KELLY: And it's big. There's more than 50,000 North Koreans who were employed there until this week.

FIFIELD: That's right. When it closed down, there were 54,000 North Koreans working side by side with South Korean managers every single day. Now their communication was somewhat limited, but still, you had even more North Koreans than ever before exposed to the outside world even a little bit. But at the same time, it's always been very controversial because the money that the South Korean companies pay for this labor had been going directly to the regime, not to the workers themselves.

KELLY: Now South Korea has alleged that the North has been using that money to support its nuclear weapons program. That's why they've shut it down in punishment. Is there evidence that that is true?

FIFIELD: There is no evidence that that is true. It has always been suspected that that is what North Korea is doing because, I mean, it doesn't have that many sources of foreign revenue, so this is, you know, a significant one for them. The financial system inside North Korea is so opaque we can never know exactly what they're doing with their money. But we do know that this has been generating money for the regime.

KELLY: There was one previous shutdown in 2013. That one lasted about five months. How do you foresee this situation resolving?

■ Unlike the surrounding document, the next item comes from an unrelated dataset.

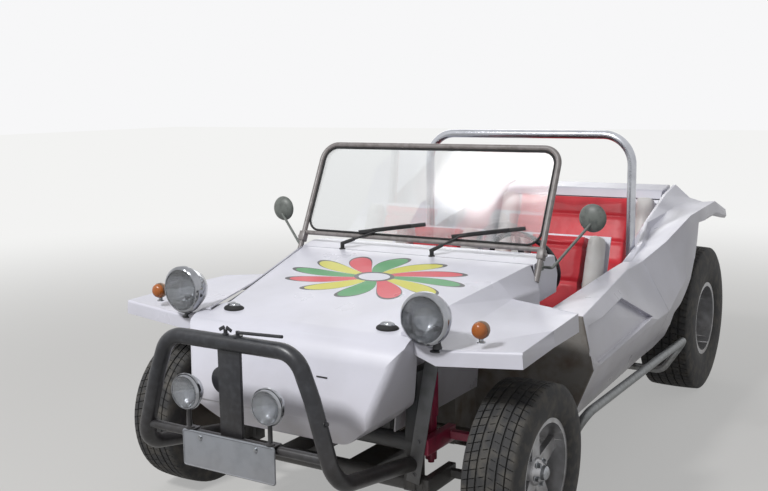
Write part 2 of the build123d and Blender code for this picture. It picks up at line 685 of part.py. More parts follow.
# Exhaust: cross silencer, one header a side with two ports, and two tailpipes
MUFFLER_AFT = 3035
MUFFLER_Z = 330
MUFFLER_R = 65
MUFFLER_HALF = 280
HEADER_X = 316
HEADER_Z = 262
PORT_Z = CRANK_Z - 67
headers = [
    tube([(side * HEADER_X, aft(BANK_AFT - 64), PORT_Z), (side * HEADER_X, aft(BANK_AFT - 64), HEADER_Z),
          (side * HEADER_X, aft(MUFFLER_AFT), HEADER_Z), (side * HEADER_X, aft(MUFFLER_AFT), MUFFLER_Z - 2),
          (side * (MUFFLER_HALF - 8), aft(MUFFLER_AFT), MUFFLER_Z - 2)], 17, 30)
    for side in SIDES
]
tailpipes = [
    tube([(side * 90, aft(MUFFLER_AFT), MUFFLER_Z - 30), (side * 90, aft(MUFFLER_AFT + 50), 236)], 17)
    for side in SIDES
]
with BuildPart() as exhaust:
    add(turned((-MUFFLER_HALF, aft(MUFFLER_AFT), MUFFLER_Z),
               [(0, 0), (0, 50), (14, MUFFLER_R), (2 * MUFFLER_HALF - 14, MUFFLER_R), (2 * MUFFLER_HALF, 50),
                (2 * MUFFLER_HALF, 0)], (1, 0, 0)))
    for pipe in headers + tailpipes:
        add(pipe)
    for side in SIDES:
        with Locations((side * HEADER_X, aft(BANK_AFT + 64), (PORT_Z + HEADER_Z) / 2)):
            Cylinder(17, PORT_Z - HEADER_Z)

# Side bars along the sills, on feet under the floorpan
SIDE_BAR_R = 19
FOOT_Z = PAN_Z - SIDE_BAR_R
side_bar_line = [
    (470, 560, FOOT_Z), (700, 560, FOOT_Z), (800, 490, 385), (800, 1930, 385), (700, 1860, FOOT_Z),
    (470, 1860, FOOT_Z),
]
side_bar_tubes = [
    tube([(side * x, aft(y), z) for x, y, z in side_bar_line], SIDE_BAR_R, 55) for side in SIDES
]
with BuildPart() as side_bars:
    for bar in side_bar_tubes:
        add(bar)

# Bull bar: hoop on two legs to the beam towers, upright with horn, lower bar and brackets
BULL_AFT = -680
BULL_R = 28
BULL_BEND = 92
LOWER_BAR_Z = 500
LOWER_BAR_R = 16
AUX_X = 175
hoop_half = [(TOWER_X + 5, -175, 330), (418, BULL_AFT, 420), (335, BULL_AFT, 690), (275, BULL_AFT, 837)]
hoop_points = [(-x, aft(y), z) for x, y, z in hoop_half]
hoop_points += [(x, aft(y), z) for x, y, z in reversed(hoop_half)]
hoop_bar = tube(hoop_points, BULL_R, BULL_BEND)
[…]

FIFIELD: Well, the big difference here is that that shutdown was North Korea's idea. At that time, when the U.S. and the South Korean militaries were conducting their annual military drills, North Korea protested and pulled all of its workers out of the plant for about five months. And notably, Park Geun-hye, who had just come in as South Korea's president at that time, tried really hard to get that complex reopened, and she was eventually successful later in that year. So the South Koreans, through thick and thin, had never actually shut down this complex. So it looks like the South Korean government has really had an epiphany over the last week and decided that it's time to really get tough on North Korea and start inflicting whatever pain they can.

KELLY: OK, Anna, thanks so much.

FIFIELD: Sure, thanks for asking me on.